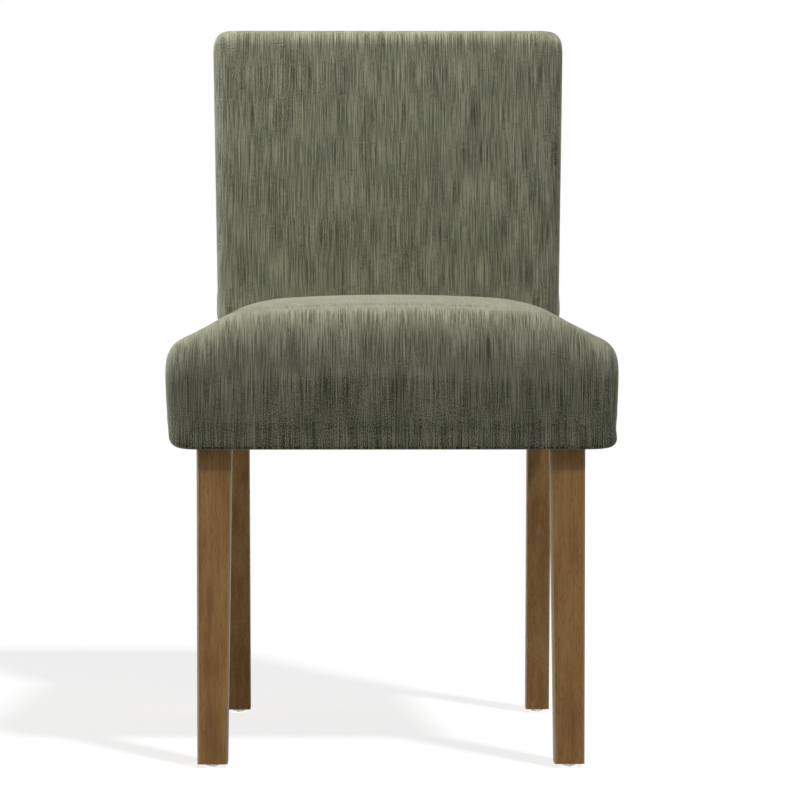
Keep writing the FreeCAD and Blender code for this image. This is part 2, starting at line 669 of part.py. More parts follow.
def seat_form(inset):
    # the front rounding is one loft and the rest another, which runs on into the back and is trimmed there
    nose_depth, overrun, stretches = size("seat_nose_depth"), 1.08, 4
    turns = [math.radians(angle) for angle in (6, 16, 30, 45, 60, 75, 90)]
    nose = [seat_outline(nose_depth * (1 - math.cos(turn) / math.cos(turns[0])), math.sin(turn), inset)
            for turn in turns]
    run = size("seat_depth") * overrun - nose_depth
    rest = [seat_outline(nose_depth + run * step / stretches, 1, inset) for step in range(stretches + 1)]
    return loft(nose).fuse(loft(rest))


def ramp(height):
    # height above the knee over which the back leans, with a soft start
    bend = size("back_bend")
    if height < -bend:
        return 0
    if height < bend:
        return (height + bend) ** 2 / (4 * bend)
    return height


def back_outline(height, turned, inset):
    # turned is how much the top rounding draws the outline in at this height
    low, high = place("knee"), size("chair_height")
    share = min(max((height - low) / (high - low), 0), 1)
    half_width = (size("back_base_width") + size("back_flare") * share) / 2
    half_width -= inset + turned
    depth = size("back_base_depth") + (size("back_top_depth") - size("back_base_depth")) * share
    front = place("back_face_at_knee") + place("lean_slope") * ramp(height - low) + inset + turned
    rear = front + depth - 2 * (inset + turned)
    above = min(max((height - size("seat_height")) / (high - size("seat_height")), 0), 1)
    soft = min(max((height - low) / (size("seat_height") - low), 0), 1)
    corner = size("back_foot_radius") + (size("back_corner_radius") - size("back_foot_radius")) * soft
    corner = max(corner - inset, size("back_foot_radius") / 2)
    never_straight = 0.01
    crown = size("back_crown") * math.sin(math.pi * above) + never_straight
    cut = corner * (1 - math.sqrt(0.5))

    def at(x, y):
        return Vector(x, y, height)

    wide, flat = half_width, half_width - corner
    edges = [
        arc(at(-flat, front), at(0, front - crown), at(flat, front)),
        arc(at(flat, front), at(wide - cut, front + cut), at(wide, front + corner)),
        Part.LineSegment(at(wide, front + corner), at(wide, rear - corner)).toShape(),
        arc(at(wide, rear - corner), at(wide - cut, rear - cut), at(flat, rear)),
        Part.LineSegment(at(flat, rear), at(-flat, rear)).toShape(),
        arc(at(-flat, rear), at(cut - wide, rear - cut), at(-wide, rear - corner)),
        Part.LineSegment(at(-wide, rear - corner), at(-wide, front + corner)).toShape(),
        arc(at(-wide, front + corner), at(cut - wide, front + cut), at(-flat, front)),
    ]
    return Part.Wire(edges)


def back_form(inset):
    low, high = size("seat_underside") + inset, size("chair_height") - inset
    knee, bend, radius = place("knee"), size("back_bend"), size("back_corner_radius")
    turn_start, lean_start, stretches = high - radius, knee + bend, 6
    foot = [back_outline(height, 0, inset) for height in (low, knee - bend)]
    heights = [knee - bend, knee, lean_start]
    heights += [lean_start + (turn_start - lean_start) * step / stretches for step in range(1, stretches + 1)]
    rest = [back_outline(height, 0, inset) for height in heights]
    top = []
    for angle in (0, 25, 50, 70):
        turn = math.radians(angle)
        top.append(back_outline(turn_start + radius * math.sin(turn), radius * (1 - math.cos(turn)), inset))
    last_turn = math.radians(84)
    top.append(back_outline(high, radius * (1 - math.cos(last_turn)), inset))
    return loft(foot).fuse([loft(rest), loft(top)])


def side_prism(corners, half_width):
    points = [Vector(-half_width, y, z) for y, z in corners]
    face = Part.Face(Part.makePolygon(points + points[:1]))
    return face.extrude(Vector(2 * half_width, 0, 0))


def plan_prism(corners, low, high):
    points = [Vector(x, y, low) for x, y in corners]
    face = Part.Face(Part.makePolygon(points + points[:1]))
    return face.extrude(Vector(0, 0, high - low))


def block(x_low, x_high, y_low, y_high, z_low, z_high):
    return Part.makeBox(x_high - x_low, y_high - y_low, z_high - z_low, Vector(x_low, y_low, z_low))


def seat_side(gap):
    # all that lies in front of the face where the two cushions meet
    slope, knee, face = place("lean_slope"), place("knee"), place("back_face_at_knee") - gap
    far, high = -size("seat_depth"), size("chair_height")
    corners = [(far, 0), (face, 0), (face, knee), (face + slope * (high - knee), high), (far, high)]
    return side_prism(corners, size("seat_width"))


def cover_opening():
    # the cover stops here under the rails, where it is turned in
    thick, low = size("fabric_thickness"), size("seat_underside")
    return plan_prism(frame_line(size("turn_under")), 0, low + 2 * thick)


def soft_piece(label, shape):
    piece = doc.addObject("Part::Feature", label)
    piece.Shape = shape
    return keep(piece, label)


def leg_notches():
    gap = size("leg_notch_gap")
    low, high = size("glide_height"), place("rail_bottom") + size("fabric_thickness")
    notches = []
    for side, sign in SIDES:
        for outer, inner, front, rear in (("leg_outer", "leg_inner", "leg_front", "leg_rear"),
                                          ("post_outer", "post_inner", "post_front", "post_rear")):
            edges = sorted((sign * (place(outer) + gap), sign * (place(inner) - gap)))
            notches.append(block(edges[0], edges[1], place(front) - gap, place(rear) + gap, low, high))
    return notches


def frame_line(margin):
    # the frame's outer faces in plan, moved inwards by a margin
    leg, post = place("leg_outer") - margin, place("post_outer") - margin
    right = [(leg, place("leg_front") + margin), (leg, place("leg_rear")),
             (post, place("post_front")), (post, place("post_rear") - margin)]
    return right + [(-x, y) for x, y in reversed(right)]


def seat_upholstery():
    cover_inside, foam_inset = place("cover_inside"), place("foam_inset")
    gap, far = size("layer_gap"), size("seat_width")
    seat_zone = seat_side(size("meeting_gap"))
    inside = seat_form(size("fabric_thickness"))
    cover = seat_form(0).common(seat_zone).cut([inside, cover_opening()] + leg_notches())
    soft_piece("seat_cover", cover)

    frame_room = plan_prism(frame_line(-gap), 0, place("rail_middle"))
    inner_zone = seat_side(size("meeting_gap") + gap)
    wadding = seat_form(cover_inside).common(inner_zone)
    wadding = wadding.cut([seat_form(foam_inset - gap), frame_room])
    soft_piece("seat_wadding", wadding)

    pad_form = seat_form(foam_inset).common(inner_zone)
    foam_bottom = place("foam_bottom")
    soft_piece("seat_foam", pad_form.cut(block(-far, far, -far, far, 0, foam_bottom)))

    band = pad_form.common(block(-far, far, -far, far, 0, foam_bottom - gap))
    front_edge = place("leg_front") - gap
    soft_piece("front_edge_foam", band.common(block(-far, far, -far, front_edge, 0, foam_bottom)))
    for side, sign in SIDES:
        # the side rail's line, carried on past the posts by a share of its run
        past = 0.2
        outer, post = place("leg_outer") + gap, place("post_outer") + gap
        rear = place("post_front") + past * (place("post_front") - place("leg_rear"))
        corners = [(sign * outer, front_edge + gap), (sign * outer, place("leg_rear")),
                   (sign * (post - past * (outer - post)), rear), (sign * far, rear),
                   (sign * far, front_edge + gap)]
        soft_piece(f"{side}_edge_foam", band.common(plan_prism(corners, 0, foam_bottom)))


def back_upholstery():
    gap, far, high = size("layer_gap"), size("seat_width"), size("chair_height")
    low, knee, top = size("seat_underside"), place("knee"), place("post_top")
    pad_bottom, side = place("back_pad_bottom"), place("side_clear")
    # below the foam the cover's front is open, behind the seat's rails
    thick = size("fabric_thickness")
    opening = block(-side, side, -far, place("post_front"), low + thick, pad_bottom - gap)
    cover = back_form(0).cut([back_form(thick), opening, cover_opening()] + leg_notches())
    soft_piece("back_cover", cover)

    strap_room = size("strap_thickness") / math.cos(math.radians(size("back_lean"))) + 1.5 * gap
    pad_rear = place("post_front") + (pad_bottom - knee) * place("post_front_slope") - strap_room
    pad_rear_top = place("post_top_front") - strap_room
    foam_zone = side_prism([(-far, pad_bottom), (pad_rear, pad_bottom), (pad_rear_top, top + gap),
                            (far, top + gap), (far, high), (-far, high)], far)
    soft_piece("back_foam", back_form(place("foam_inset")).common(foam_zone))

    board = 1.5 * gap + size("board_thickness")
    core = side_prism([(-far, 0), (-far, pad_bottom - gap), (pad_rear + gap, pad_bottom - gap),
                       (pad_rear_top + gap, top + 2 * gap), (place("post_top_rear") + board, top + 2 * gap),
                       (place("post_rear") + board, knee), (place("post_rear") + board, 0)],
                      place("post_outer") + gap)
    beside_rails = block(-side, side, -far, place("post_front") + gap, 0, pad_bottom - gap)
    foam_room = back_form(place("foam_inset") - gap).common(foam_zone)
    wadding = back_form(place("cover_inside")).cut([core, beside_rails, foam_room])
    soft_piece("back_wadding", wadding)


def dust_cover():
    thick = size("dust_cover_thickness")
    high = size("seat_underside") - size("layer_gap") / 2
    sheet = plan_prism(frame_line(size("dust_cover_margin")), high - thick, high)
    soft_piece("dust_cover", sheet.cut(leg_notches()))


def check_document():
    doc.recompute()
    for thing in doc.Objects:
        if "Invalid" in thing.State or "Error" in thing.State:
            raise RuntimeError(f"{thing.Label} has failed: {thing.State}")
    for node in nodes:
        if node.Shape.isNull() or not node.Shape.isValid() or not node.Shape.Solids:
            raise RuntimeError(f"{node.Label} has no valid solid")


def write_parts():
    os.makedirs("parts", exist_ok=True)
    for node in nodes:
        node.Shape.exportStep(f"parts/{node.Label}.step")
        print(f"{node.Label}: {len(node.Shape.Solids)} solids, {node.Shape.Volume / 1000:.1f} cm3")


fill_sheets()
frame()
screws()
glides()
seat_webbing()
back_webbing()
back_board()
seat_upholstery()
back_upholstery()
dust_cover()
check_document()
write_parts()
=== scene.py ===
import math

import bpy
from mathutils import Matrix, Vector


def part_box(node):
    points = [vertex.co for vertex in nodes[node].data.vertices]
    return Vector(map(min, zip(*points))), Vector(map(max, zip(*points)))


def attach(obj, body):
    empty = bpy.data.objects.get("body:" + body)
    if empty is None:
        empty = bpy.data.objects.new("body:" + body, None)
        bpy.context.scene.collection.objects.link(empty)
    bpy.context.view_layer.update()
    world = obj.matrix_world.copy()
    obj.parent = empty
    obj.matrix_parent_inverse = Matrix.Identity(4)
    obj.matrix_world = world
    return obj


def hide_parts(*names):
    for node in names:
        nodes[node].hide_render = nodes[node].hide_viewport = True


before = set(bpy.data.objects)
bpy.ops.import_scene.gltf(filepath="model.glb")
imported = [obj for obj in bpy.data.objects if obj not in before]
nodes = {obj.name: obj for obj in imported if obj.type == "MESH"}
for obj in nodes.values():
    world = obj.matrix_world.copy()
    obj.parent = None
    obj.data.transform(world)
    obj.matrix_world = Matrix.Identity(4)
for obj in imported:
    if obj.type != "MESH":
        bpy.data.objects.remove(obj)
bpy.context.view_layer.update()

mm = 0.001


# Small helpers

def deselectAll():
    if bpy.context.object and bpy.context.object.mode != "OBJECT":
        bpy.ops.object.mode_set(mode="OBJECT")
    bpy.ops.object.select_all(action="DESELECT")


def makeActive(piece):
    deselectAll()
    piece.select_set(True)
    bpy.context.view_layer.objects.active = piece


def addBlock(name, low, high):
    deselectAll()
    bpy.ops.mesh.primitive_cube_add(size=1, location=(low + high) / 2)
    piece = bpy.context.object
    piece.name = name
    piece.scale = high - low
    bpy.ops.object.transform_apply(location=True, rotation=True, scale=True)
    return piece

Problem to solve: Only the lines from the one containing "zip(*points))), Vector(map(max, zip(*points)))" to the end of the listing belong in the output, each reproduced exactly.

Solution for this exercise:
    return Vector(map(min, zip(*points))), Vector(map(max, zip(*points)))


def attach(obj, body):
    empty = bpy.data.objects.get("body:" + body)
    if empty is None:
        empty = bpy.data.objects.new("body:" + body, None)
        bpy.context.scene.collection.objects.link(empty)
    bpy.context.view_layer.update()
    world = obj.matrix_world.copy()
    obj.parent = empty
    obj.matrix_parent_inverse = Matrix.Identity(4)
    obj.matrix_world = world
    return obj


def hide_parts(*names):
    for node in names:
        nodes[node].hide_render = nodes[node].hide_viewport = True


before = set(bpy.data.objects)
bpy.ops.import_scene.gltf(filepath="model.glb")
imported = [obj for obj in bpy.data.objects if obj not in before]
nodes = {obj.name: obj for obj in imported if obj.type == "MESH"}
for obj in nodes.values():
    world = obj.matrix_world.copy()
    obj.parent = None
    obj.data.transform(world)
    obj.matrix_world = Matrix.Identity(4)
for obj in imported:
    if obj.type != "MESH":
        bpy.data.objects.remove(obj)
bpy.context.view_layer.update()

mm = 0.001


# Small helpers

def deselectAll():
    if bpy.context.object and bpy.context.object.mode != "OBJECT":
        bpy.ops.object.mode_set(mode="OBJECT")
    bpy.ops.object.select_all(action="DESELECT")


def makeActive(piece):
    deselectAll()
    piece.select_set(True)
    bpy.context.view_layer.objects.active = piece


def addBlock(name, low, high):
    deselectAll()
    bpy.ops.mesh.primitive_cube_add(size=1, location=(low + high) / 2)
    piece = bpy.context.object
    piece.name = name
    piece.scale = high - low
    bpy.ops.object.transform_apply(location=True, rotation=True, scale=True)
    return piece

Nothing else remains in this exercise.